Dans les halls du Parc Expo, la richesse des propositions a culminé pour la dernière soirée. Le quatuor Friedberg, mené par Anna F., a pris la scène du Hall 4 d’assaut avec des mélodies pop-rock imparables. Chaque morceau semblait familier, tant leurs refrains efficaces s’impriment instantanément dans la mémoire. Une performance qui augure un bel avenir pour ce groupe basé à Londres. Le moment fort de la soirée a été la prestation de Delaurentis, qui a offert une techno mélodique à la fois puissante et lyrique. Sa maîtrise des envolées cinématographiques a laissé une empreinte forte dans l’esprit du public.
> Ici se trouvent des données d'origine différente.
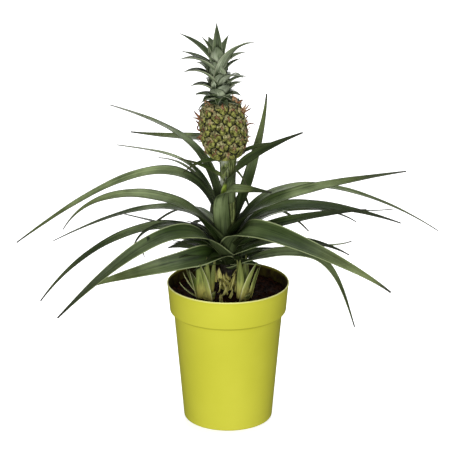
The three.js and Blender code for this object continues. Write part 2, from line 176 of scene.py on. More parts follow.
studio = bpy.context.scene.world = bpy.data.worlds.new("studio")
studio.use_nodes = True
background = studio.node_tree.nodes["Background"].inputs
background["Color"].default_value = (1, 1, 1, 1)
background["Strength"].default_value = 0.2
bpy.context.scene.view_settings.view_transform = "Standard"


# The pot: one thin injection-moulded shell of satin lime plastic, with a deep collar that ends in
# a flat ledge, a fine round lip, a tapered body and drain holes through its floor.

POT = {
    "height": 165, "rim": 70, "band_foot": 66.8, "ledge": 131.6, "body_top": 62.6, "base": 51.2,
    "wall": 1.6, "floor": 3, "drains": 5, "drain_radius": 4, "drain_circle": 30, "foot_round": 2.4,
    "edge_round": 0.8, "around": 160,
}


def softened(corners, radius, steps=4):
    """The outline with each inner corner rounded."""
    corners = [np.array(corner, float) for corner in corners]
    outline = [corners[0]]
    for before, corner, after in zip(corners, corners[1:], corners[2:]):
        arms = []
        for other in (before, after):
            reach = np.linalg.norm(other - corner)
            arms.append(corner + (other - corner) * min(radius / reach, 0.45))
        for t in np.linspace(0, 1, steps + 1):
            outline.append((1 - t) ** 2 * arms[0] + 2 * t * (1 - t) * corner + t**2 * arms[1])
    return outline + [corners[-1]]


def spun(outline, around):
    """An outline of (radius, height) turned about Z. It starts and ends on the axis."""
    turn = np.arange(around) * 2 * pi / around
    rings = np.array(outline[1:-1])
    points = np.zeros((len(rings), around, 3))
    points[..., 0] = rings[:, :1] * np.cos(turn)
    points[..., 1] = rings[:, :1] * np.sin(turn)
    points[..., 2] = rings[:, 1:]
    points = points.reshape(-1, 3)
    ends = [[0, 0, outline[0][1]], [0, 0, outline[-1][1]]]
    faces = []
    for i in range(around):
        j = (i + 1) % around
        last = (len(rings) - 1) * around
        faces.append((len(points), j, i))
        faces.append((len(points) + 1, last + i, last + j))
        for ring in range(len(rings) - 1):
            low = ring * around
            faces.append((low + i, low + j, low + around + j, low + around + i))
    return {"points": np.vstack([points, ends]), "faces": faces}


def add_piece(name, part, material, nodes, smooth=True):
    """A piece from a part's points, its faces and the traits that its paint reads."""
    mesh = bpy.data.meshes.new(name)
    mesh.from_pydata((part["points"] * MM).tolist(), [], part["faces"])
    for trait, values in part.get("traits", {}).items():
        layer = mesh.attributes.new(trait, "FLOAT_VECTOR", "POINT")
        layer.data.foreach_set("vector", np.asarray(values, np.float32).ravel())
    mesh.materials.append(material)
    mesh.polygons.foreach_set("use_smooth", [smooth] * len(mesh.polygons))
    piece = bpy.data.objects.new(name, mesh)
    link(piece)
    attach(piece, "root")
    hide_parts(*nodes)
    return piece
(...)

Du côté de la Greenroom, c’était saturday night fever. Le du duo rennais de musique électronique Mac&Wester, a fait sensation en proposant un show visuel et sonore d’une grande intensité. Leur anonymat scénique, renforcé par une esthétique visuelle travaillée, place la musique au centre de tout. Avec leur dernier single « Burn Me », ils confirment leur capacité à marquer les esprits. La DJ rennaise Söwe a envoûté le public avec un set house envahi de mélodies hypnotiques, tandis que Faizal Mostrixx, chorégraphe et producteur ougandais, a livré un show unique mêlant danse futuriste et rythmes tribaux. Enfin, Lazergazer, DJ syrienne installée aux Pays-Bas, a conclu cette édition avec un set poignant. Sa techno, mêlant influences orientales et rythmes hypnotiques, a été une ode à la diversité et à la puissance de la musique électronique.
Et maintenant ?
Si les Trans Musicales 2024 ont prouvé une chose, c’est que l’audace est plus que jamais un moteur essentiel de la création musicale. Alors que certains festivals s’essoufflent dans des têtes d’affiche mainstream, les Trans continuent de creuser leur sillon, celui de la découverte et du frisson. En sortant du dernier concert, une phrase murmurée dans la foule résume parfaitement cette édition : « Si on les revoit ici l’an prochain, ils seront trop grands pour nous. » C’est tout l’esprit des Trans : être à l’avant-garde, au moment où tout commence. On quitte Rennes avec l’impression d’avoir vécu un moment unique et l’espoir que les artistes de cette édition seront sûrement les stars de demain.